Stock analysis is all about the numbers—specifically, how one number relates to another. A ratio, that is, such as the ratio of a stock price to the earnings it represents. The questions to answer: How is a ratio defined? Why does it matter? How high or low does it have to be to make a stock stand out?
Written by Hyunsoo Rim and Segun Olakoyenikan; Edited by William Baldwin
In this 10-part series, Market Lessons: The Ratios That Drive Stock Prices, beginning today and continuing with 10 weekly installments, we will examine the key ratios that analysts and famous billionaire investors, from Warren Buffett to Bill Ackman and Carl Icahn, use to evaluate stocks. There will be ratios that compare a company’s stock market value to its profits, its enterprise value to its sales and its debt to its stockholders’ equity. There will be a number that looks at cash dividends and another that focuses on share buybacks. There will be numbers that get at the quality of earnings. For each ratio, we will display extreme stocks—those that score well above or below the norm.
No single ratio determines whether a stock is a genuine bargain or a company is financially secure. A company could be cheap-looking by one measure but expensive by another, or cheap for a reason or justifiably expensive. A business could be risky when debt is compared to book value but not when debt is compared to market value.
All of these numbers are elements of quantitative analysis, the part of investing that pays no attention to management quality or industry prospects and instead focuses on the numbers in the financial statements. Quantitative methods are not everything in making judgments but they are a necessary first step.
PRICE/EARNINGS
The most basic of metrics for stock valuation is the P/E: share price divided by share earnings. It tells you how many dollars you pay to acquire a dollar of annual earning power.
A high P/E is usually a sign of one of three things: Investors expect terrific growth from the company; the company has valuable assets not generating a commensurate profit; or the profit number is temporarily depressed, such as by a one-time write-off.
A low P/E is likely to reflect one of three converse phenomena: Investors expect miserable growth; the company has some looming liability not yet impacting the bottom line; or the profit number is temporarily inflated, such as from a nonrecurring gain.
For some stocks, no P/E can be reported. The earnings per share is either a negative number or one so close to zero that the ratio is meaningless.
The tables display stocks with earnings multiples far outside the norm. Compare these ratios to what is seen for the average large corporation: The S&P 500 index trades at 28 times its trailing earnings and 22 times the forecast.
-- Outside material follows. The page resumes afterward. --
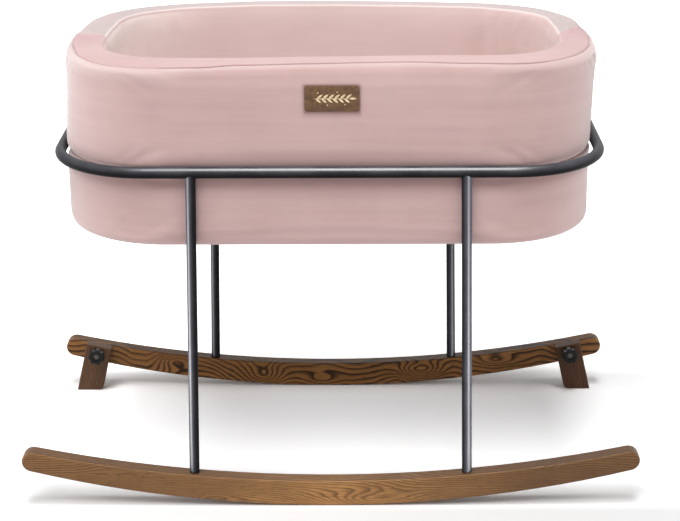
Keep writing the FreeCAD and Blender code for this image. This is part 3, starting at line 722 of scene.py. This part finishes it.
rimShape = {
    # how far the ends draw in against height, and how the crest rises along the front and the back
    "leftEnd": [(560, 0), (588, 0), (598, 1.5), (620, 3), (657, 4.8), (677, 6.7), (700, 8), (714, 9.6), (735, 9)],
    "rightEnd": [(560, 4.5), (600, 4.5), (614, 4.3), (638, 3.4), (662, 3.1), (689, 3.4), (719, 3.8), (735, 3.6)],
    "front": [(-300, -2), (-150, -3), (0, -1.3), (150, 0), (300, 0)],
    "back": [(-360, -3), (-300, -2.4), (-220, 0.2), (-120, 2.6), (0, 2.6), (120, 1), (220, -1), (300, -3), (360, -3)],
    "crown": [(110, 0), (126, 2.6), (175, 2.6)],
    # how far the rim's outer side stands out, and its inner edge, against the way round the back half from the
    # middle of an end
    "plan": {-1: [(-130, 0), (-75, 3.4), (-30, 6), (15, 0.5), (60, -3.5), (110, -7), (175, -7.5), (260, -7),
                  (346, -4.5), (430, -1.5), (520, 0)],
             1: [(-130, 0), (-85, 2.5), (-40, 6), (5, 3.8), (50, -1.5), (105, -5), (165, -9), (250, -8),
                 (346, -4.5), (430, -1.5), (520, 0)]},
    "inner": {-1: [(-140, 0), (-70, -6), (0, -8), (55, -12), (107, -17), (171, -18), (230, -16), (294, -12),
                   (345, -6), (420, -1), (520, 0)],
              1: [(-140, 0), (-60, 4), (0, 4), (50, 1), (98, -4), (150, -9), (196, -13), (249, -12), (293, -9),
                  (340, -5), (400, -2), (520, 0)]},
}


def markVelvet(obj, **marks):
    for name, values in marks.items():
        layer = obj.data.attributes.get(name) or obj.data.attributes.new(name, "FLOAT", "POINT")
        old = [0.0] * len(obj.data.vertices)
        layer.data.foreach_get("value", old)
        layer.data.foreach_set("value", [min(1, before + values.get(index, 0)) for index, before in enumerate(old)])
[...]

Those S&P calculations compare the composite market capitalization of the 500 corporations with their combined net income, money losers included. You get lower multiples by omitting companies with losses; using that method, Morningstar comes up with 21 as the weighted average P/E for the 500 stocks. In the YCharts collection of U.S. firms worth at least $1 billion, a fourth are losing money and the remainder have a median P/E of 22.
Great expectations are in place for the companies on our high-P/E list. They trade at high multiples of both their trailing earnings and what’s expected in 2024. Omitted here: comically high P/Es, such as the 965 multiple recently reported for CrowdStrike Holdings, the cybersecurity outfit, when it eked out a tiny profit.
Palantir has developed very impressive technology that just needs a little more time, so the bulls tell us, to create a gusher of profits. Eli Lilly is trading in part on the successful launch of its anti-obesity drug Zepbound and a diabetes drug that can also be used for weight control. Fair Isaac’s data analysis is a must-have for issuers of credit: You know it for its FICO score.
Most of the wallflowers at the bottom are in unexciting industries. AT&T is perhaps being punished for its clumsy attempt to diversify into content. Altria is in a seemingly doomed line of work. Alongside Tesla, General Motors looks like a lemon.
It might seem that market-beating results could be had by owning cheap companies and shunning the expensive ones. There have been times in the past when that strategy would have worked, but the last decade is not one of them. Since 2014, high-P/E growth stocks have done especially well.
Buyers of low-P/E companies are always at risk of falling into what is called a value trap. In 2020 Bed Bath & Beyond looked like a bargain at 7 times earnings, but even that price turned out to be too rich. The stock went to zero in a 2023 bankruptcy.
There is a reason to pay a premium multiple for a premium business. As Warren Buffett famously said, “It’s far better to buy a wonderful company at a fair price than a fair company at a wonderful price.”